Villain motivations: They’re just evil

Aron Christensen
RPGuide
Published in
3 min readMay 8, 2024

We’ve been talking about what makes a villain tick for a while now. If the players don’t understand why your villain does what they do, the players may not engage or invest in your villain and it can even leave everyone confused as to what’s going on. It’s hard to hate a villain and be passionate about stopping them when you’re not really sure what sort of dastardly plan you’re even trying to halt. So giving your villain a plausible motivation can make all the difference.

Motives don’t need to be complicated or difficult, though. You only need enough to make the antagonist believable. Don’t over-complicate it; keep it simple and easy to convey. And if you can make your villain understandable, it’s easy to get the players hooked on them. Hooked on defeating them.

And it can be as simple as they’re evil. Yep, that basic. It just takes a little buildup.

Art by Tithi Luadthong

Some villains are just bad to the bone: the Dark Side, the devil or demons. Maybe it’s just the nature of this villain to be evil. They might be a foul being from beyond the stars, or from the depths of hell, and that makes them just bad. (For a sympathetic devil / Lucifer, we’ll talk about heroic villains in another post.) All the characters and their players need to know is why their enemy is evil.

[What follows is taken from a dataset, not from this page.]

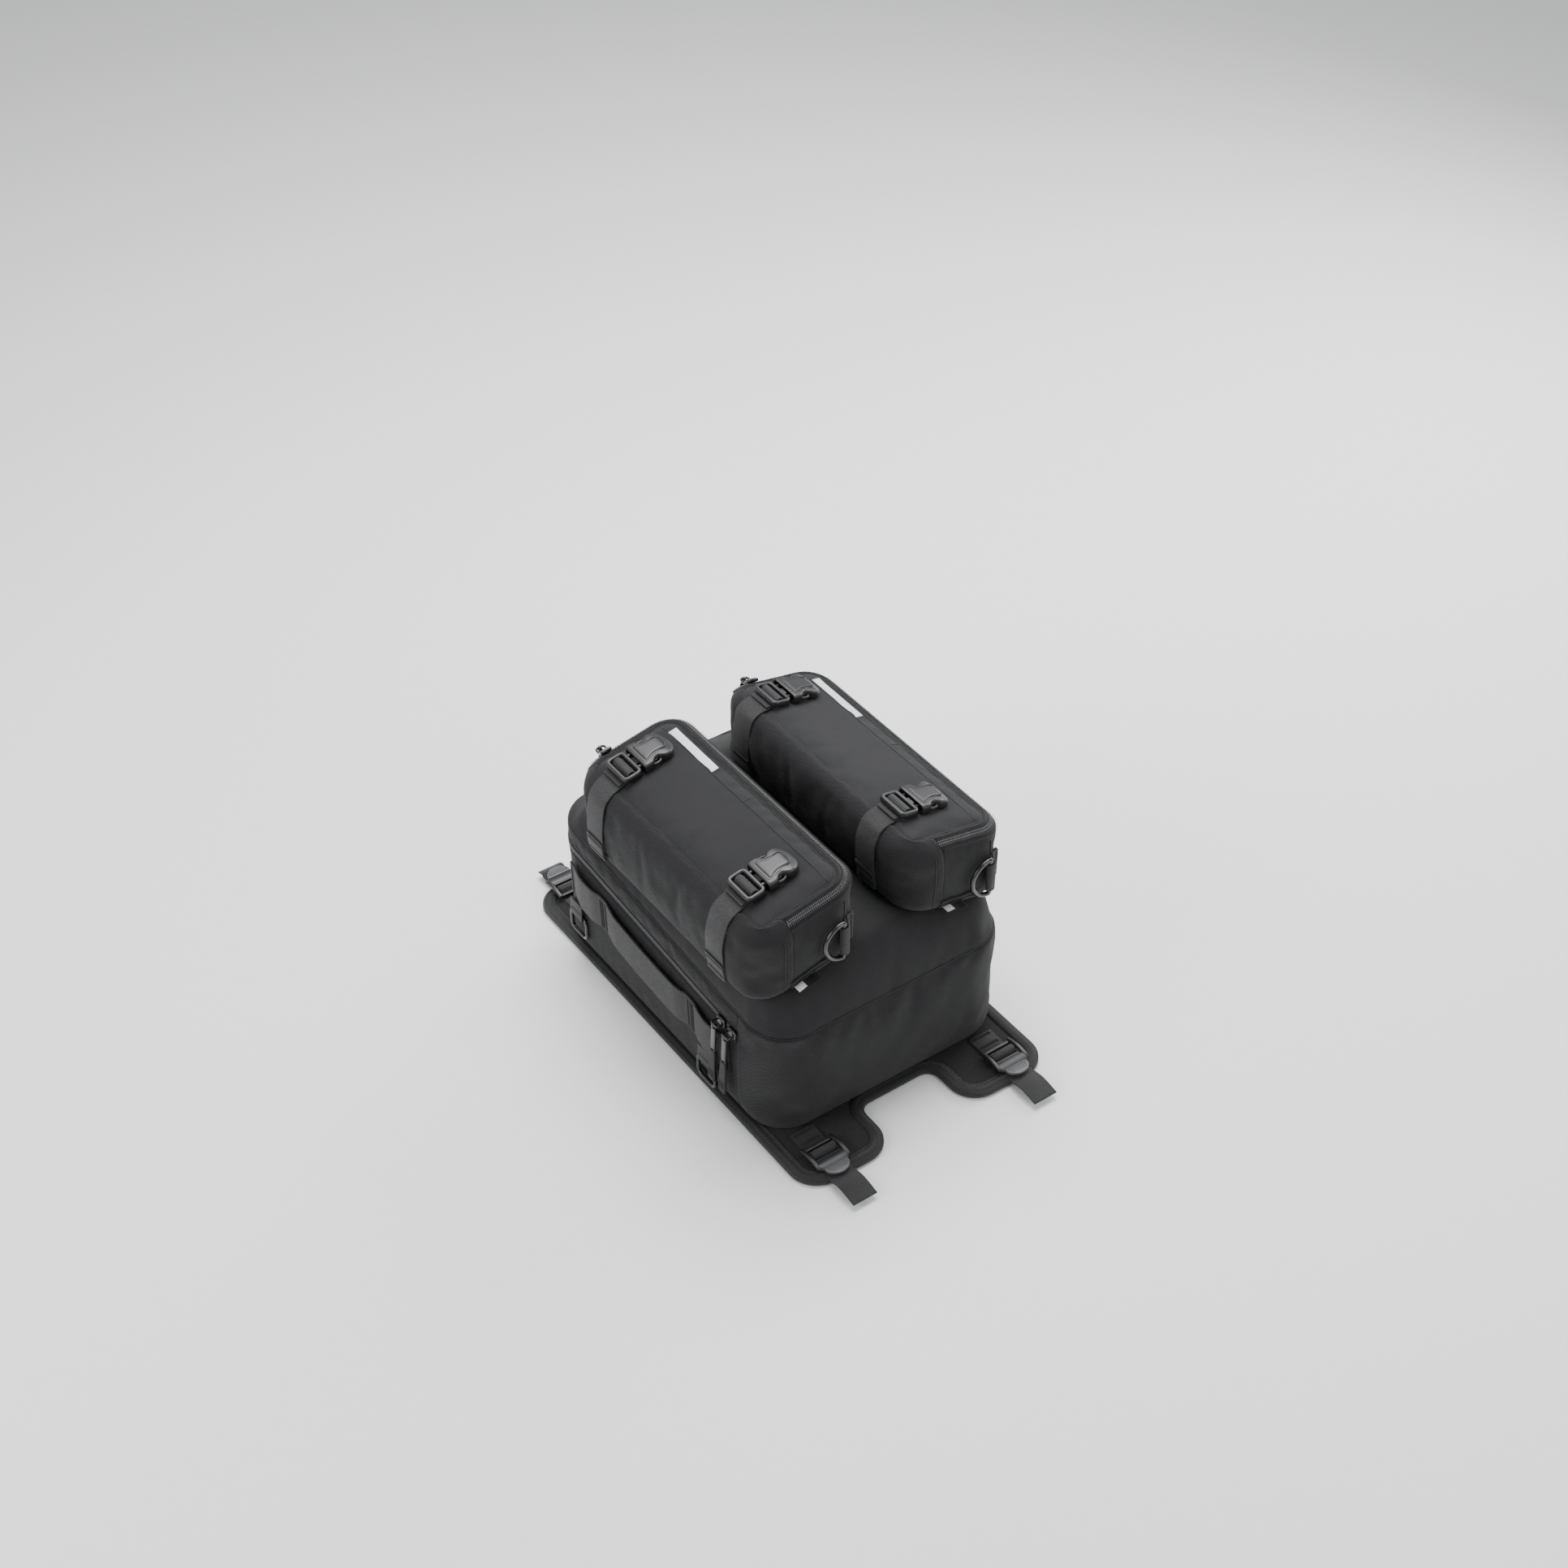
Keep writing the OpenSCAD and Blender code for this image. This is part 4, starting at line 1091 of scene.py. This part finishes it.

Now, some players might not even need convincing. If your villain is a demon, they may just take it as read that they’re bad and need to be fought — and that’s fine! That’s less work for you. I’ve run a lot of games that begin simply with “So, there’s this demon.” Then I just dressed it up with likable and hateable NPCs (because that’s my specialty) so that they didn’t notice how incredibly simple my villain really was. And it works really well.

And remember that good versus evil is pure hero’s journey stuff. Those archetypes and story beats hit us in some primal place that enthralls and moves us. Evil by nature doesn’t need to be cheesy. Is Emperor Palpatine goofy? Okay, maybe there’s some scenery chewing, but no one ever asks why he wants to destroy the Jedi and rule the galaxy — that’s just what evil does.

Make sure your table knows that the villain is simply evil by nature, something they can believe is evil, that can’t be negotiated with or reasoned with, something that deserves no sympathy, and there’ll be no questions about your villain. They’ll be all over killing them with fireballs, swords and chair legs.

Motivate your villain, and that motivates your player characters. It doesn’t even have to be hard. Evil must be stopped.